The program is about more than producing an attractive mural, however. Above all, Penteado is passionate about empowering Jersey City youth. From across the Wards and all walks of life, students come together to be educated, learn how to work together as a team, and walk away with a substantial foot in the door to help achieve their dreams in the art world and college and jobs in the future, all while working to beautify their community and be paid for their efforts.
“Education is my passion, and I feel that the arts are a tremendous language of empowerment and reflection for the students and the public,” said Penteado. “What I tell the kids all the time is, ‘This program is designed the way I wish someone had designed one for me.’ I never had this experience, nobody trained me that way, and nobody paid me to allow me to have this possibility.”

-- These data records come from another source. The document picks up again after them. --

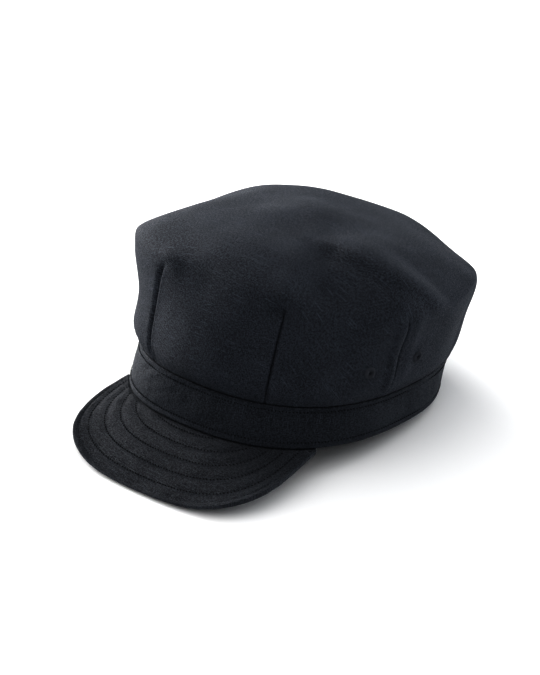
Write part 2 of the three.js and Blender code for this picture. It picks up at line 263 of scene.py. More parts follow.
def hermite(t, begin, end, leave, arrive):
    """A smooth curve from begin to end as t goes from 0 to 1, with its slope at each end"""
    return ((2 * begin - 2 * end + leave + arrive) * t ** 3
            + (3 * end - 3 * begin - 2 * leave - arrive) * t ** 2 + leave * t + begin)


def bell(distance, reach):
    """1 at no distance, falling smoothly to almost nothing at twice the reach"""
    return np.exp(-(distance / reach) ** 2)


def unit(vectors):
    return vectors / np.maximum(np.linalg.norm(vectors, axis=-1, keepdims=True), 1e-12)


def band_rim(azimuth, top=False):
    """Radius of the band's lower or upper oval in the direction of an azimuth in degrees"""
    length, width = (BAND_TOP_LENGTH, BAND_TOP_WIDTH) if top else (BAND_LENGTH, BAND_WIDTH)
    across = np.abs(np.sin(azimuth * DEGREE) / (width / 2)) ** OVAL_POWER
    along = np.abs(np.cos(azimuth * DEGREE) / (length / 2)) ** OVAL_POWER
    return (across + along) ** (-1 / OVAL_POWER)


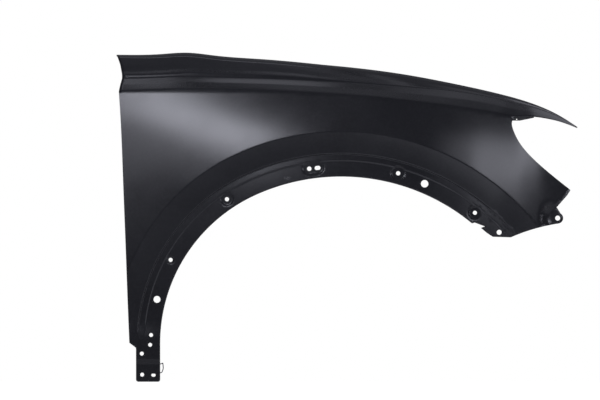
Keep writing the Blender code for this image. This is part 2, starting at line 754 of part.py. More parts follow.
def cut_holes(item, places, radius, depth, cutters):
    """Bores upright round holes through an object."""
    for index, place in enumerate(places):
        cage = bmesh.new()
        bmesh.ops.create_cone(
            cage, cap_ends=True, segments=HOLE_SIDES + 4, radius1=radius, radius2=radius, depth=depth,
        )
        mesh = bpy.data.meshes.new(f"{item.name}_hole_{index + 1}")
        cage.to_mesh(mesh)
        cage.free()
        cutter = bpy.data.objects.new(mesh.name, mesh)
        cutter.location = place
        cutter.parent = item.parent
        cutter.hide_render = True
        cutter.display_type = "WIRE"
        cutters.objects.link(cutter)
        cut = item.modifiers.new(mesh.name, "BOOLEAN")
        cut.operation = "DIFFERENCE"
        cut.solver = "EXACT"
        cut.object = cutter


def rail_middle(x):
    """Gives the middle of the rail flange at a distance along the car."""
    share = float(share_at(x))
    edge_depth = float(side_depth(x, float(crease(share)) * RISE))
    edge_depth += SHOULDER_DEPTH * float(shoulder_depth(share))
    return Vector((x, edge_depth + HOOD_EDGE_RADIUS + RAIL_WIDTH / 2, float(rail_level(x))))


def build_panel(material, collection, cutters, parent):
    """Builds the whole pressed panel."""
    cage = bmesh.new()
    crease_line = build_shoulder(cage)
    build_side(cage, crease_line)
    panel = add_object("fender_panel", finish_sheet(cage, "fender_panel"), material, collection, parent)
    thicken(panel, SHEET)
    bolts = [rail_middle(float(x_at(share))) for share in RAIL_BOLT_SHARES]
    cut_holes(panel, bolts, RAIL_HOLE_RADIUS, 2 * CUT_OVERRUN, cutters)
    return panel


def build_bracket(material, collection, parent):
    """Builds the folded bracket that carries the lamp, seated under the rail's last pad."""
    seat = rail_middle(float(x_at(RAIL_BOLT_SHARES[-1])))
    top = seat.z - SHEET - SEAT_GAP
    rear = seat.x + RAIL_PAD_HALF - BRACKET_SEAT_LENGTH
    front = rear + BRACKET_SEAT_LENGTH
    ends = [rail_middle(rear).y - RAIL_WIDTH / 4, rail_middle(rear + BRACKET_REACH).y - RAIL_WIDTH / 4]
    foot = top - BRACKET_DROP
    shoulder = foot + BRACKET_TAB_HEIGHT * 2
    end = rear + BRACKET_REACH
    flat_end = rear + BRACKET_REACH * BRACKET_FLAT_SHARE
    outline = [
        (rear, top), (rear, foot), (flat_end, foot), (end, foot + BRACKET_TAB_HEIGHT),
        (end, shoulder), (front, shoulder), (front, top),
    ]
    along, above = BRACKET_HOLE_SHARES
    bore = (rear + BRACKET_REACH * along, foot + BRACKET_TAB_HEIGHT * above)
    hole = slot_ring(bore, BRACKET_HOLE_RADIUS, 0.0, 90, HOLE_SIDES)
    count = len(outline)
    ring_edges = [(index, (index + 1) % count) for index in range(count)]
    hole_edges = [(count + index, count + (index + 1) % len(hole)) for index in range(len(hole))]
    drawn = [Vector(point) for point in outline] + [Vector(point) for point in hole]
    flat, _, faces, _, _, _ = delaunay_2d_cdt(drawn, ring_edges + hole_edges, [], 0, WELD)
    flat = np.array([tuple(point) for point in flat])
    centres = flat[np.array(faces)].mean(axis=1)
    kept = inside(centres, np.array(outline)) & ~inside(centres, hole)
    cage = bmesh.new()
    depths = np.interp(flat[:, 0], (rear, end), ends)
    corners = [cage.verts.new((x, depth, z)) for (x, z), depth in zip(flat, depths)]
    for face in np.array(faces)[kept]:
        cage.faces.new([corners[index] for index in face])
    edge = cage.edges.get((corners[0], corners[count - 1]))
    fold_return(cage, [edge], ((0, BRACKET_SEAT_WIDTH, 0),))
    bracket = add_object("lamp_bracket", finish_sheet(cage, "lamp_bracket"), material, collection, parent)
    thicken(bracket, BRACKET_SHEET)
    return bracket


def build_clip(material, collection, parent):
    """Builds the bent spring clip that grips the back of the leg and stands past its arch edge."""
    edge = -ARCH_REAR_RADIUS
    foot = CLIP_FOOT_RISE - LEG_DROP
    depth = LEG_INSET + FOOT_PAD_STEP + SHEET + SEAT_GAP
    profile = [(edge - CLIP_GRIP, foot), (edge - CLIP_SHEET, foot)]
    for reach_share, height_share in CLIP_BEND_SHARES:
        profile.append((edge + CLIP_REACH * reach_share, foot + CLIP_HEIGHT * height_share))
    top = foot + CLIP_HEIGHT * CLIP_TOP_SHARE
    profile += [(edge - CLIP_SHEET, top), (edge - CLIP_GRIP, top)]
    cage = bmesh.new()
    near = [cage.verts.new((x, depth, z)) for x, z in profile]
    far = [cage.verts.new((x, depth + CLIP_DEPTH, z)) for x, z in profile]
    count = len(profile)
    for index in range(count):
        after = (index + 1) % count
        cage.faces.new((near[index], far[index], far[after], near[after]))
    clip = add_object("liner_clip", finish_sheet(cage, "liner_clip"), material, collection, parent)
    thicken(clip, CLIP_SHEET)
    return clip


def make_material(name, colour, roughness, metallic):
    """Makes a Principled material."""
    material = bpy.data.materials.new(name)
    material.use_nodes = True
    shader = material.node_tree.nodes["Principled BSDF"]
    shader.inputs["Base Color"].default_value = (*colour, 1.0)
    shader.inputs["Roughness"].default_value = roughness
    shader.inputs["Metallic"].default_value = metallic
    material.diffuse_color = (*colour, 1.0)
    return material


def primer_black():
    return make_material("primer_black", (0.020, 0.021, 0.024), 0.38, 0.0)


def bracket_primer():
    return make_material("bracket_primer", (0.030, 0.031, 0.034), 0.45, 0.0)


def clip_zinc():
    return make_material("clip_zinc", (0.18, 0.18, 0.19), 0.35, 1.0)


def main():
    for item in list(bpy.data.objects):
        bpy.data.objects.remove(item, do_unlink=True)
    collection = bpy.data.collections.new("car_fender")
    cutters = bpy.data.collections.new("cutters")
    bpy.context.scene.collection.children.link(collection)
    bpy.context.scene.collection.children.link(cutters)

    datum = rail_middle(float(x_at(DATUM_BOLT_SHARE)) + DATUM_OFFSET)
    datum.z -= SHEET
    root = bpy.data.objects.new("rail_datum", None)
    root.location = -datum
    collection.objects.link(root)

    build_panel(primer_black(), collection, cutters, root)
    build_bracket(bracket_primer(), collection, root)
    build_clip(clip_zinc(), collection, root)
    bpy.context.view_layer.update()


main()
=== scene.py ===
"""Looks of the right-hand front fender: pressed panel, lamp bracket, liner clip, light and camera."""

import math

import bmesh
import bpy
import numpy as np
from mathutils import Matrix, Quaternion, Vector
from mathutils.geometry import delaunay_2d_cdt
from mathutils.kdtree import KDTree


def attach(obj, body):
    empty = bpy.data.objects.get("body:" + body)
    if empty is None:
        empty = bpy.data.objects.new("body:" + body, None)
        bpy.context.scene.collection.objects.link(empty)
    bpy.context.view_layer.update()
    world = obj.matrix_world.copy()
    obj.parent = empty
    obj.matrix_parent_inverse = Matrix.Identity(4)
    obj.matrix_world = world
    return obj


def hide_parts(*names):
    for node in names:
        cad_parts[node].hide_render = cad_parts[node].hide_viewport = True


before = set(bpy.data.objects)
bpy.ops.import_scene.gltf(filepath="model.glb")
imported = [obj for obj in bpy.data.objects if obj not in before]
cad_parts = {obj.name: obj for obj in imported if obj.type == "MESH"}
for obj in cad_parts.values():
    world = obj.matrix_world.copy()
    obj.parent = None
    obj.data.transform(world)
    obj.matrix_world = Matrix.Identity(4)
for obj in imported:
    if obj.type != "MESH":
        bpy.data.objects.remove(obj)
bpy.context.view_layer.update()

# Wheel arch: the leg's straight edge, a rear arc and a wider front arc, tangent to each other
ARCH_REAR_RADIUS = 0.3664
ARCH_FRONT_RADIUS = 0.4658
ARCH_JOIN_DEG = 114.0
ARCH_END_DEG = 50.7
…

The artists and coordinators who worked on the 2021 Sister Cities mural are: Ysabelle Abis, Roshard Ali, Cheyne Anderson, Dawson Anderson, Imani Anighoro, Coda Camaya, Frank Gadson, Viktoria Gaiser, Rakeelah Gardner, Claire Goldfinger, Barbara Gochis, Leigh Isaac, Nicole Isaac, William Kunga, Muhammad Masood, Amina Masum, Ria Monga, Exodus Medina, Phoenix Medina, Maya Phillips, Colby Reed, Zhania Scull, Muhammad Shahid, Isha Sidibay, Eja Simms, Nina Uy, Sandra Youssef, Maya Sanders (artist and Senior Project Coordinator), LucPaul Adams (artist and Junior Project Coordinator), and Bukola Adeleye (artist and Junior Project Coordinator).